- _MATERIAL_:
+--

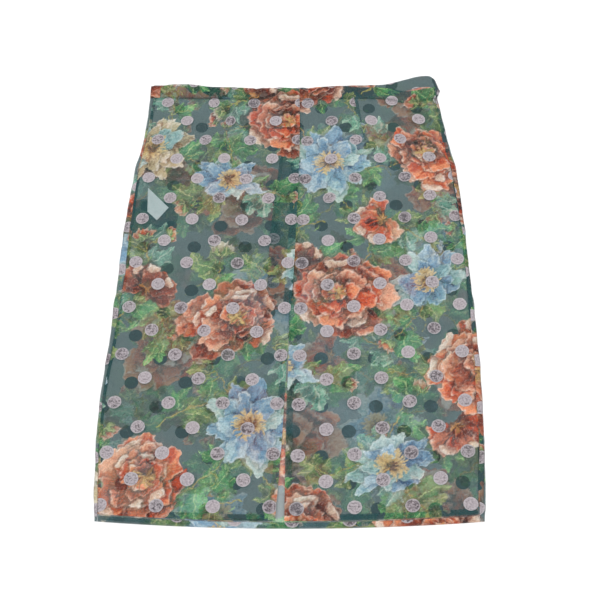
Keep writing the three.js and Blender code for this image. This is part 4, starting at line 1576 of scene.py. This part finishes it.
class SKIRT_OT_stage(bpy.types.Operator):
    """Make the pale floor, the soft lamps and the camera"""

    bl_idname = "skirt.stage"
    bl_label = "Stage"

    def execute(self, context):
        stage = context.scene.skirt_stage
        mesh = mesh_from(grid(1, 1, FLOOR_HALF), "stage_floor", material("pale_floor", floor_material))
        add_object("stage_floor", mesh)

        world = bpy.data.worlds.new("room")
        world.use_nodes = True
        background = world.node_tree.nodes["Background"]
        background.inputs["Color"].default_value = (1.0, 1.0, 1.0, 1.0)
        background.inputs["Strength"].default_value = stage.sky
        context.scene.world = world
        for name, place, size, share in (
            ("lamp_left", (-1.1, 0.5, 2.3), 1.6, 1.0),
            ("lamp_right", (1.2, 0.2, 2.4), 1.6, 0.8),
            ("lamp_front", (0.0, -1.5, 2.4), 1.8, 0.6),
        ):
            light = bpy.data.lights.new(name, "AREA")
            light.shape, light.size, light.energy = "SQUARE", size, stage.lamp * share
            lamp = add_object(name, light)
            lamp.location = place
            lamp.rotation_euler = (Vector((0, 0, 0)) - Vector(place)).to_track_quat("-Z", "Y").to_euler()

        camera = bpy.data.cameras.new("camera")
        camera.lens, camera.sensor_width, camera.clip_start = stage.lens, 36.0, 0.05
        viewer = add_object("camera", camera)
        aim = Vector(to_metres(*CAMERA_TARGET))
        up = stage.camera_height
        away = Vector((0.0, -math.cos(up), math.sin(up))) * stage.camera_distance
        viewer.location = aim + away
        viewer.rotation_euler = (-away).to_track_quat("-Z", "Y").to_euler()
        context.scene.camera = viewer
        context.scene.view_settings.view_transform = "Standard"
        return {"FINISHED"}


class SKIRT_PT_panel(bpy.types.Panel):
    """The skirt's pieces and settings"""

    bl_label = "Sheer Wrap Skirt"
    bl_idname = "SKIRT_PT_panel"
    bl_space_type = "VIEW_3D"
    bl_region_type = "UI"
    bl_category = "Skirt"

    def draw(self, context):
        for operator in OPERATORS:
            self.layout.operator(operator.bl_idname)
        for group in (context.scene.skirt_cloth, context.scene.skirt_sewing, context.scene.skirt_stage):
            box = self.layout.box()
            for key in group.__annotations__:
                box.prop(group, key)


OPERATORS = (
    SKIRT_OT_back, SKIRT_OT_lap, SKIRT_OT_fronts, SKIRT_OT_waistband, SKIRT_OT_side_seams, SKIRT_OT_label,
    SKIRT_OT_print, SKIRT_OT_stitching, SKIRT_OT_stage,
)
GROUPS = (
    ("skirt_cloth", SkirtClothSettings),
    ("skirt_sewing", SkirtSewingSettings),
    ("skirt_stage", SkirtStageSettings),
)


def register():
    for _, group in GROUPS:
        bpy.utils.register_class(group)
    for name, group in GROUPS:
        setattr(bpy.types.Scene, name, PointerProperty(type=group))
    for operator in OPERATORS:
        bpy.utils.register_class(operator)
    bpy.utils.register_class(SKIRT_PT_panel)


def unregister():
    bpy.utils.unregister_class(SKIRT_PT_panel)
    for operator in reversed(OPERATORS):
        bpy.utils.unregister_class(operator)
    for name, group in reversed(GROUPS):
        delattr(bpy.types.Scene, name)
        bpy.utils.unregister_class(group)


def plain(box):
    return [[float(v) for v in corner] for corner in box]


def main():
    register()
    bpy.ops.skirt.back_panel()
    bpy.ops.skirt.lap_strip()
    bpy.ops.skirt.fronts()
    bpy.ops.skirt.waistband()
    bpy.ops.skirt.side_seams()
    bpy.ops.skirt.care_label()
    bpy.ops.skirt.print_cloth()
    bpy.ops.skirt.stitching()
    bpy.ops.skirt.stage()


if __name__ == "__main__":
    main()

+--

- _TASK OBJECTIVE_:
What you return should be the lines from the start of the data through the line with "lamp.rotation_euler = (Vector((0, 0, 0))", quoted exactly and nothing more.

- _RESULT OF THIS EXERCISE_:
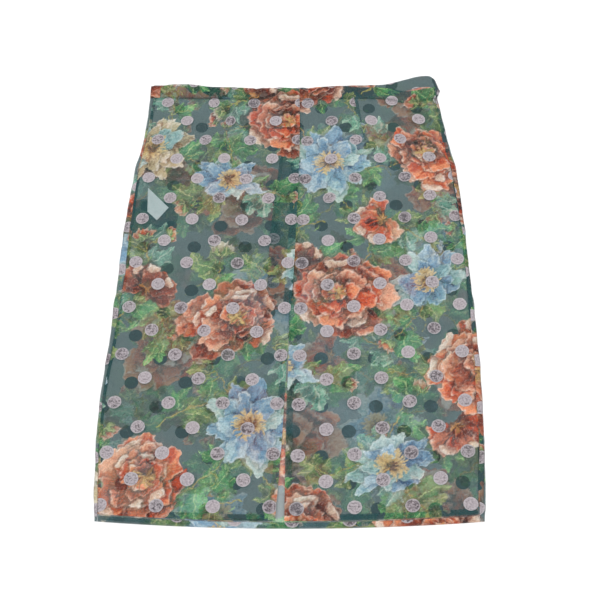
Keep writing the three.js and Blender code for this image. This is part 4, starting at line 1576 of scene.py. This part finishes it.
class SKIRT_OT_stage(bpy.types.Operator):
    """Make the pale floor, the soft lamps and the camera"""

    bl_idname = "skirt.stage"
    bl_label = "Stage"

    def execute(self, context):
        stage = context.scene.skirt_stage
        mesh = mesh_from(grid(1, 1, FLOOR_HALF), "stage_floor", material("pale_floor", floor_material))
        add_object("stage_floor", mesh)

        world = bpy.data.worlds.new("room")
        world.use_nodes = True
        background = world.node_tree.nodes["Background"]
        background.inputs["Color"].default_value = (1.0, 1.0, 1.0, 1.0)
        background.inputs["Strength"].default_value = stage.sky
        context.scene.world = world
        for name, place, size, share in (
            ("lamp_left", (-1.1, 0.5, 2.3), 1.6, 1.0),
            ("lamp_right", (1.2, 0.2, 2.4), 1.6, 0.8),
            ("lamp_front", (0.0, -1.5, 2.4), 1.8, 0.6),
        ):
            light = bpy.data.lights.new(name, "AREA")
            light.shape, light.size, light.energy = "SQUARE", size, stage.lamp * share
            lamp = add_object(name, light)
            lamp.location = place
            lamp.rotation_euler = (Vector((0, 0, 0)) - Vector(place)).to_track_quat("-Z", "Y").to_euler()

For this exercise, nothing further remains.